Two people posing together on the steps of a white Victorian house with red brick steps in San Francisco. In the foreground, a third person takes their picture. Photo by AP Photo/Jeff Chiu

How much is ’90s nostalgia really worth? A quarter million dollars less than previously predicted, it seems, as the world-famous “Full House house” at 1709 Broderick Street in Lower Pacific Heights just chopped $250K off of its asking price this week.

The four bed, four-bath, 3,728-foot Victorian made recognizable by the classic latter-day sitcom (and its less classic Netflix revival series, Fuller House) listed again in May, asking just less than $6 million even.
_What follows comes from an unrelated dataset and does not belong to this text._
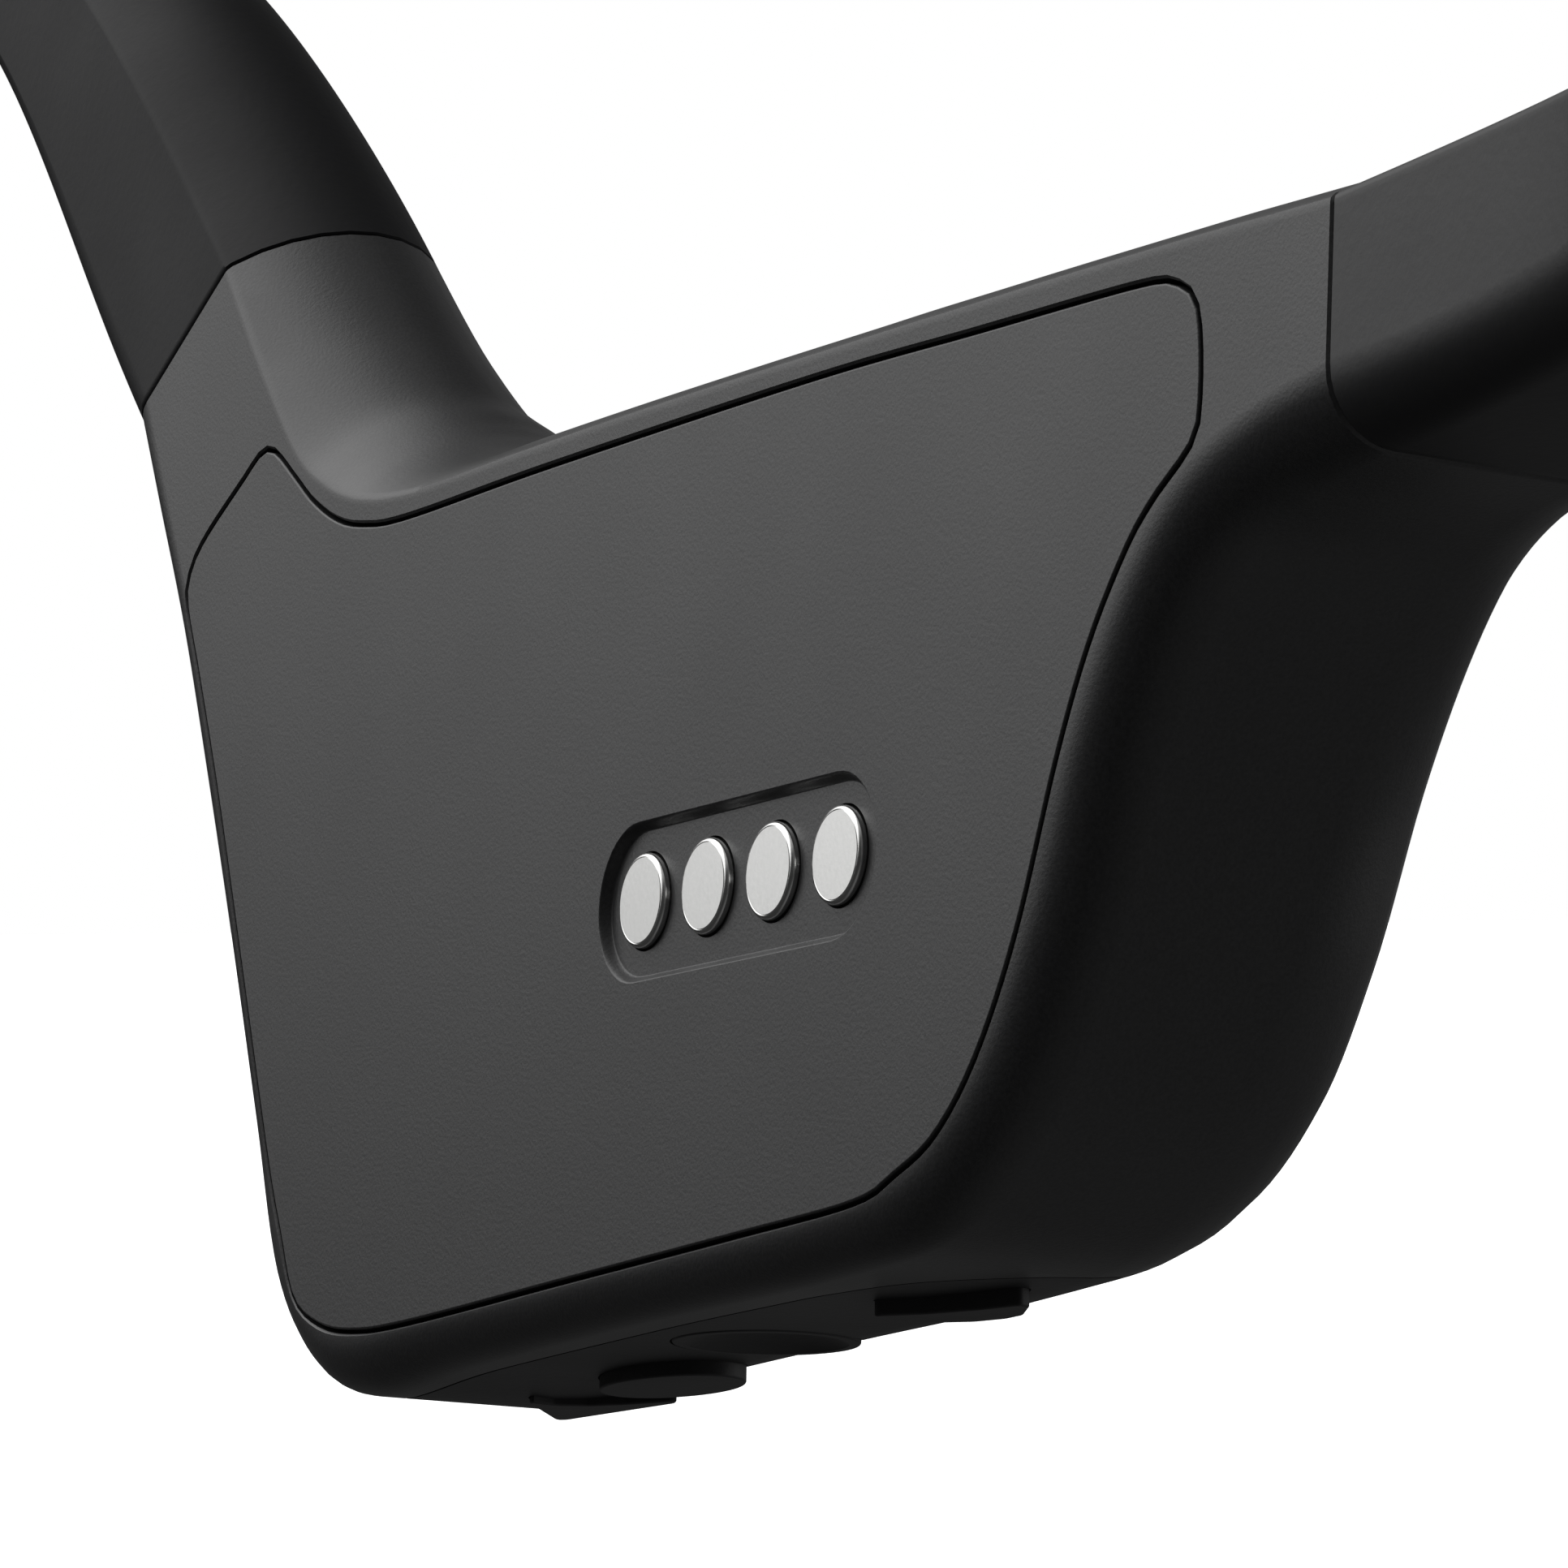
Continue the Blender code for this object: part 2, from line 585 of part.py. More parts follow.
def add_contacts(cover, frame):
    """Four charging contacts in the cover's pocket, and the block that carries them."""
    pocket = stadium(POCKET_LENGTH, POCKET_HEIGHT, POCKET_MIDDLE)
    cutter = solid("cut_pocket", pod_prism(RIGHT, pocket, POCKET_FLOOR, FACE + 1), None, frame, True)
    boolean(cover, cutter)
    holder = pod_prism(RIGHT, stadium(*HOLDER_SIZE, CONTACT_MIDDLE), *HOLDER_DEPTHS)
    holder = solid("contact_block", holder, chip_black(), frame)
    for index in range(4):
        middle = CONTACT_MIDDLE[0] + (index - 1.5) * PITCH

        def at_pin(u, v, depth, y=middle):
            return depth, y + u, CONTACT_MIDDLE[1] + v

        pin = turned(PIN_PROFILE, at_pin)
        solid(f"contact_pin_{index + 1}", pin, bright_metal(), frame)
        hole = turned(((CONTACT_HOLE, -1.1), (CONTACT_HOLE, 1.0)), at_pin)
        boolean(cover, solid(f"cut_contact_{index + 1}", hole, None, frame, True))
        tail = turned(((TAIL_HOLE, -3.0), (TAIL_HOLE, -1.0)), at_pin, 12)
        boolean(holder, solid(f"cut_tail_{index + 1}", tail, None, frame, True))


def strip_point(along, depth, level):
    """Strip frame: x towards the head, y along the strip, z into the pod."""
    return (depth, along - STRIP_PLACE[0], level)


def button_shapes():
    """Outline of each button in (along, depth), and how proud its face stands."""
    return (
        ("play_button", [(-14.0, -3.35), (-14.15, -4.3), (-13.3, -5.05), (-12.3, -5.6),
                         (-12.5, -5.85), (-16.3, -5.5), (-16.5, -5.15)], BUTTON_PROUD),
        ("previous_button", ellipse((-10.1, -4.45), 2.1, 1.25), BUTTON_PROUD),
        ("mode_button", ellipse((-5.1, -3.85), 1.85, 1.85), 0.0),
        ("next_button", [(1.6, -2.55), (2.3, -3.1), (3.35, -3.65), (4.25, -3.95), (4.3, -4.2),
                         (3.15, -4.75), (2.2, -4.6), (1.6, -4.25), (1.35, -3.7), (1.35, -2.8)],
         BUTTON_PROUD),
    )


def middle_of(outline):
    return (sum(p[0] for p in outline) / len(outline), sum(p[1] for p in outline) / len(outline))


def add_button(name, outline, proud, frame):
    """A cap with a stem; the piece's own origin is at the foot of its travel axis."""
    along, depth = middle_of(outline)
    slide = frame_at(name + "_slide", strip_point(along, depth, 0.0), parent=frame)

    def at_slide(u, v, level):
        return (v - depth, u - along, level)

    cap = prism(outline, -proud, CAP_BACK, at_slide)
    piece = solid(name, cap, silicone(), slide)
    stem = turned(((STEM_RADIUS, STEM_START), (STEM_RADIUS, STEM_END)),
                  lambda u, v, d: (u, v, d), 12)
    boolean(piece, solid("join_" + name, stem, None, slide, True), "UNION")
    if proud == 0.0:
        dish = turned(DISH, lambda u, v, d: (u, v, d), 20)
        boolean(piece, solid("cut_dish", dish, None, slide, True))
    return slide


def add_strip(shell, frame):
    """The soft strip in the underside, its four buttons and the switches behind them."""
    strip_frame = frame_at("strip_frame", (0.0, *STRIP_PLACE), (STRIP_TILT, 0.0, 0.0), frame)
    strip = solid("button_strip", pod_loft(RIGHT), silicone(), frame)
    keep = prism(STRIP_OUTLINE, -3.0, STRIP_THICKNESS, strip_point)
    boolean(strip, solid("keep_strip", keep, None, strip_frame, True), "INTERSECT")
    seat = prism(offset_outline(list(STRIP_OUTLINE), GAP), -3.0, STRIP_THICKNESS + GAP, strip_point)
    boolean(shell, solid("cut_strip_seat", seat, None, strip_frame, True))
    for name, outline, proud in button_shapes():
        slide = add_button(name, outline, proud, strip_frame)
        hole = prism(offset_outline(outline, GAP), -3.0, 3.0, strip_point)
        boolean(strip, solid("cut_" + name, hole, None, strip_frame, True))
        bore = STEM_RADIUS + GAP
        guide = turned(((bore, STEM_START - GAP), (bore, GUIDE_END)), lambda u, v, d: (u, v, d), 12)
        guide = solid("cut_guide_" + name, guide, None, slide, True)
        boolean(strip, guide)
        boolean(shell, guide)
        low = STEM_END + BUTTON_TRAVEL_ROOM
        half_x, half_y = SWITCH_HALF
        switch = block((-half_x, -half_y, low), (half_x, half_y, low + SWITCH_HEIGHT))
        solid(name.replace("button", "switch"), switch, steel(), slide)
    board_low = STEM_END + BUTTON_TRAVEL_ROOM + SWITCH_HEIGHT + GAP
    board = prism(SWITCH_BOARD, board_low, board_low + SWITCH_BOARD_THICKNESS, strip_point)
    solid("switch_board", board, circuit_board(), strip_frame)


def add_electronics(frame):
    """Right pod: the main board with its screened processor and its memory chip."""
    solid("main_board", pod_prism(RIGHT, MAIN_BOARD, *MAIN_BOARD_DEPTHS), circuit_board(), frame)
    solid("processor_can", block(*PROCESSOR_CAN), steel(), frame)
    solid("memory_chip", block(*MEMORY_CHIP), chip_black(), frame)


def add_battery(frame):
    """Left pod: a pouch cell and its protection board."""
    solid("battery_cell", pod_prism(LEFT, CELL_OUTLINE, *CELL_DEPTHS), foil(), frame)
    board = pod_prism(LEFT, PROTECTION_BOARD, *PROTECTION_DEPTHS)
    solid("protection_board", board, circuit_board(), frame)


def add_transducer(prefix, side, frame):
    """The housing that rests on the cheekbone, its skin pad and its driver."""
    home = frame_at(prefix + "_transducer_frame", (0.0, 0.0, 0.0), parent=frame)
    home.location = (Vector((side * TRANSDUCER[0], *TRANSDUCER[1:])) - frame.location / MM) * MM

    def at_home(y, z, depth):
        return (side * depth, y, z)

    def oval(grow, depth):
        return [at_home(y * grow, z * grow, depth) for y, z in superellipse(*HOUSING_HALF)]

    inner = [oval(grow, depth) for grow, depth in HOLLOW_RINGS]
    wall = [oval(*ring) for ring in HOUSING_RINGS] + [oval(HOLLOW_RINGS[0][0], HOUSING_RIM)] + inner
    housing = solid(prefix + "_transducer_housing", loft(wall), black_shell(), home)
    stub = (Vector(HOOK_END) - Vector(TRANSDUCER), Vector(HOOK_END_WAY))
    fore = stub[1].cross(Vector((1.0, 0.0, 0.0)))
    neck = [[], []]
    for ring, drop in zip(neck, NECK_REACH):
        for u, v in superellipse(HOOK_SIZE[0] / 2, HOOK_SIZE[1] / 2, 2.2, 20):
            point = stub[0] + stub[1] * drop + Vector((u, 0.0, 0.0)) + fore * v
            ring.append((side * point.x, point.y, point.z))
    boolean(housing, solid("join_neck_" + prefix, loft(neck), None, home, True), "UNION")
    hollow = loft([oval(HOLLOW_RINGS[0][0], HOUSING_RIM + 0.4)] + inner)
    boolean(housing, solid("cut_hollow_" + prefix, hollow, None, home, True))
    pad = loft([oval(*ring) for ring in PAD_RINGS])
    solid(prefix + "_skin_pad", pad, silicone(), home)
    add_driver(prefix, at_home, home)


def add_driver(prefix, at_home, home):
    """Moving-coil exciter: yoke, magnet, pole plate, coil and spring plate."""
    for name, profile in (("_yoke", YOKE), ("_magnet", MAGNET), ("_pole_plate", POLE_PLATE)):
        solid(prefix + name, turned(profile, at_home), steel(), home)
    for name, radii, depths, material in (("_voice_coil", COIL_RADII, COIL_DEPTHS, copper()),
                                          ("_spring_plate", SPRING_RADII, SPRING_DEPTHS, steel())):
        outlines = [ellipse((0.0, 0.0), radius, radius, 20) for radius in radii]
        solid(prefix + name, ring_prism(*outlines, *depths, at_home), material, home)


def add_side(prefix, side, frame):
    """Everything on one side of the head."""
    place = Vector((side * POD_PLACE[0], *POD_PLACE[1:])) - frame.location / MM
    pod = frame_at(prefix + "_pod_frame", place, (POD_PITCH, side * POD_CANT, side * POD_YAW), frame)
    names = [prefix + "_ear_hook_sleeve", prefix + "_ear_hook_wire", prefix + "_ear_hook_lead"]
    add_arm(hook_arm(), names, side, frame, HOOK_WIRE_ENDS)
    band = [prefix + "_neckband_sleeve", prefix + "_neckband_wire", prefix + "_neckband_lead"]
    add_arm(band_arm(), band, side, frame, BAND_WIRE_ENDS)
    cutters = [bpy.data.objects["cut_" + name] for name in names[1:] + band[1:]]
    shell = add_shell(prefix + "_pod_shell", side, pod, cutters)
    cover = add_cover(prefix + "_inner_cover", side, pod)
    add_gasket(prefix + "_cover_gasket", side, pod)
    add_transducer(prefix, side, frame)
    return pod, shell, cover


def main():
    clear_scene()
    left_side = frame_at("left_side_frame", (0.0, 0.0, 0.0))
    hinge = (0.0, BAND_REAR[1] + BAND_SIZE[0] / 2, BAND_REAR[2])
    right_side = frame_at("right_side_hinge", hinge)
    right_pod, right_shell, right_cover = add_side("right", RIGHT, right_side)
    left_pod = add_side("left", LEFT, left_side)[0]
    add_contacts(right_cover, right_pod)
    add_strip(right_shell, right_pod)
    add_electronics(right_pod)
    add_battery(left_pod)


main()
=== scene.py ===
# %% [markdown]
# Bone conduction headphones: a closed pod behind each ear, a hook over the ear to a small
# transducer on the cheekbone, and a sprung neckband behind the head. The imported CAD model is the
# frame that everything hangs on. It is loaded first, and its box is kept to set the floor.

# %% Load the frame
import math

import bmesh
import bpy
import numpy as np
from mathutils import Euler, Matrix, Vector


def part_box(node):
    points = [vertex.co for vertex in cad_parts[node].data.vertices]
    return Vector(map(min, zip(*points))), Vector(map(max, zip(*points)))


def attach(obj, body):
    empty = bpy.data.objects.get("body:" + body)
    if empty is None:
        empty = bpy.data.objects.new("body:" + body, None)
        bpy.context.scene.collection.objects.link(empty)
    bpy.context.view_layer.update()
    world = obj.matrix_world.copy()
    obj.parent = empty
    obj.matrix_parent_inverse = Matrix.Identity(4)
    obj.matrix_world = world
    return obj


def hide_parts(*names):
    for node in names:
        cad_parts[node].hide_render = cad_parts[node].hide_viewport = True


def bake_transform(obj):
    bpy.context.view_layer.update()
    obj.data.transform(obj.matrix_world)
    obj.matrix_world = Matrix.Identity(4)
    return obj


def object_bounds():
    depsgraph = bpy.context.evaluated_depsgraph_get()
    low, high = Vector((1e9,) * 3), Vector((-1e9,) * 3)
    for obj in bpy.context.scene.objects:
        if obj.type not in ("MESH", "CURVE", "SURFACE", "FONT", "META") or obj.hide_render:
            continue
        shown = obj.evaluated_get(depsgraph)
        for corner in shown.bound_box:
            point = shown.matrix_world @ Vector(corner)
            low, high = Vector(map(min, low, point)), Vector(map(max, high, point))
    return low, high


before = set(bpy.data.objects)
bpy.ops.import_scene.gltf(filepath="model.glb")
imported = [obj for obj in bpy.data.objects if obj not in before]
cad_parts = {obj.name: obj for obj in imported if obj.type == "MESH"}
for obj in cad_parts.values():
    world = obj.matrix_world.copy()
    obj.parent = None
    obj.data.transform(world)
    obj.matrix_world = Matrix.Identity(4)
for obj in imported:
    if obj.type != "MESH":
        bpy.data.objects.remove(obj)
cad_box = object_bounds()
MM = 0.001
print("CAD box in mm:", [[round(v / MM, 1) for v in corner] for corner in cad_box])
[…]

Realtor Rachel Swann called it a “rare opportunity to own a 1883 Charles Hinkel Lewis home that has been impeccably renovated to please even the most discerning tastes,” without mentioning the home’s TV pedigree.

Maybe it wouldn’t have hurt to juice the ratings a bit with that history, as the home went unsold all summer and has now made a slight concession by dropping its asking price down to less than $5.75 million.

The famed abode—which drives neighbors mad thanks to the steady feed of tourists who want to tune in for a selfie on its front steps—last sold in 2016 for $4 million, down slightly from its initial $4.15 million asking price.

That buyer was none other than the show’s old producer Jeff Franklin, who called himself “sentimental” about the property.

But it appears the shelf life on sentiment is about three seasons these days, as Franklin now hopes an even wealthier buyer will renew their interest in the city’s cultural reruns.

For all of the attention it gathers, 1709 Broderick only stood in for establishing shots on the sitcom. Interior shots were filmed in a studio in LA.